The only constant in my life at the moment seems to be
change!
I’ve very recently landed in Dorchester, and was delivered
to my new host, Susan, by a nice postman called Chris who treated me gently.
I started out on this odyssey thinking I knew everything
there was to know about Diabetes. How wrong could I be? I keep discovering new
things…
I always thought you couldn’t survive without a pancreas. I’ve
just discovered there are people without a pancreas walking the streets near
you. My host, Susan, tells me she had hers removed 4 ½ years ago because she
had a rare type of pancreatic cancer called a neuroendocrine tumour. She says
she isn’t Type 1 or 2, but some people call it:
Type 3!
That’s a new one on me!
Or Type 1 ½
Someone’s having a laugh
Or Type 0
Mr Neil Pearce is Susan’s hero
(I’m a poet and don’t know it – I must have spent too much
time in Northerner’s company!)
Mr Pearce works at University
Hospital Southampton, and I must say he looks like a nice chap.He says her diabetes
is very brittle. I suppose that means she’s got to be careful not to break it.
He also told her that more than 10% of people who’ve had their pancreas removed
die of hypos, so she needs to be even more careful than most diabetics.
I thought Susan looked like a nice clean living girl… and
then she took me to one of her pottery classes. She tells me that a mud pack is
very good for my skin. You would not believe all the places the clay got into!
It’s a pity Patrick Swayze wasn’t around, so I just used my imagination (blush…
!). I hope you like the castle I made.
Susan even showed me her scar – though her surgeon is a neat
worker and I had to look really hard to see it. (I tickled her with my magic wand!)
Been here less than 10 hours and just look at the state of
me.
Had a long lie in this morning because Susan is retired and
doesn’t have to go to work. In fact, she says they pay her not to go to work – sounds like a good plan to me. Breakfast looked
promising
However I was not amused when she made wait an hour for it.

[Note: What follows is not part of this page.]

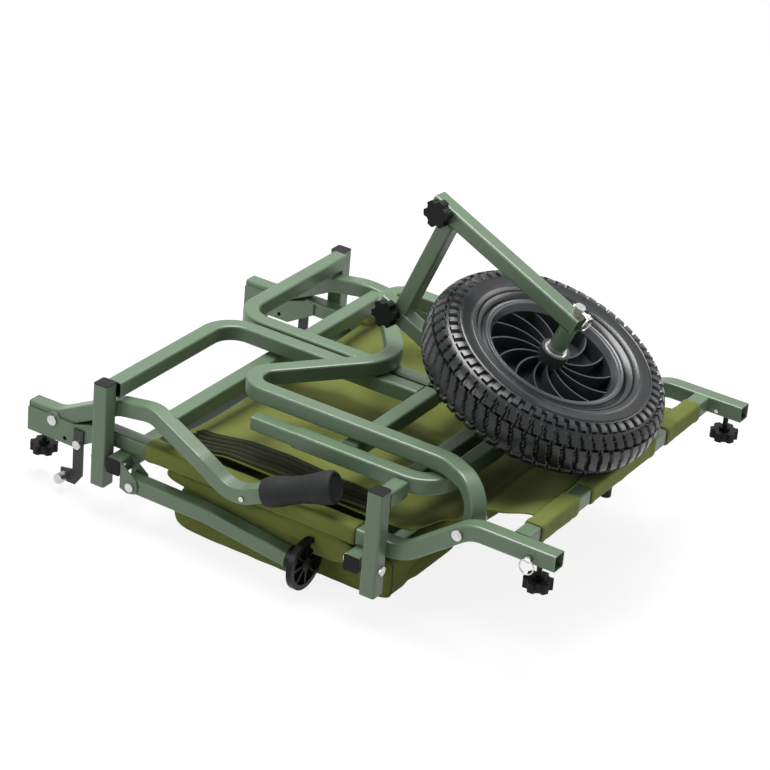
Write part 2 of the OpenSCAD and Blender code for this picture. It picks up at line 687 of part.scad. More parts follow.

This is because her insulin takes an hour to start working in the mornings and
she’s trying really hard to keep her BG down. If she doesn’t do that she has
hypers which make her feel very strange (even more strange than usual!). In the
evening it ‘only’ takes about half an hour for her insulin to work. I looked at
her bottle of insulin and it’s called Novorapid. I don’t think it’s very rapid
at all.
While waiting for breakfast she took her medication and
refilled her insulin pump. When she eats she has to take stuff called Creon.
She had to open 9 capsules and mix them with apple sauce, as she’s not allowed
to chew them. Very generously she gave me some to try… Yuck! Spit!!
[She has to take loads of smaller Creon capsules at the
moment ‘cos the manufacturers say there aren’t enough pigs to make the larger ones…
Hmm, no I don’t understand that either. She comes away from the pharmacy every
month with three carrier bags full (luckily they don’t make her pay for the
bags!).]
As well as an insulin pump, Susan has another gadget called
a Continuous Glucose Meter (CGM) which she bought on Ebay ‘cos the NHS won’t
pay for one for her. (It came from the USA and only understands American - it measures her blood sugar in mg/dL
instead of mmols. I can understand mmoles but megadoodles defeat me. I know she
does clever sums in her head (I can tell because of the tortured expression on
her face)when she looks at her graph. The sensors cost her oodles of dosh every
week (£62 eeek), but her overnight
graphs are impressive – just like a normal person’s. Oops! Sorry Susan – I
didn’t mean to imply you’re not normal.
I hope I won’t have to visit her in a debtor’s prison plus I
don’t know how many carbs are in gruel.
It’s all very hard on a poor old pensioner. A voice from the
kitchen just said, ‘Less of the old, please!’
Just been shopping and we saw some fearsome creatures on the
way. Luckily they’re fenced in.
I’m going to have a sit down for a while with a nice latte.
Strange noises keep coming from Susan. She says it’s because her CGM thinks it
wants a new sensor. She says it's clever in some ways, but not others. She’s
going to tell it a lie (shock, horror!) that it’s got a new sensor and it’ll
believe her. The longest she’s managed to make a sensor last so far is 3 weeks.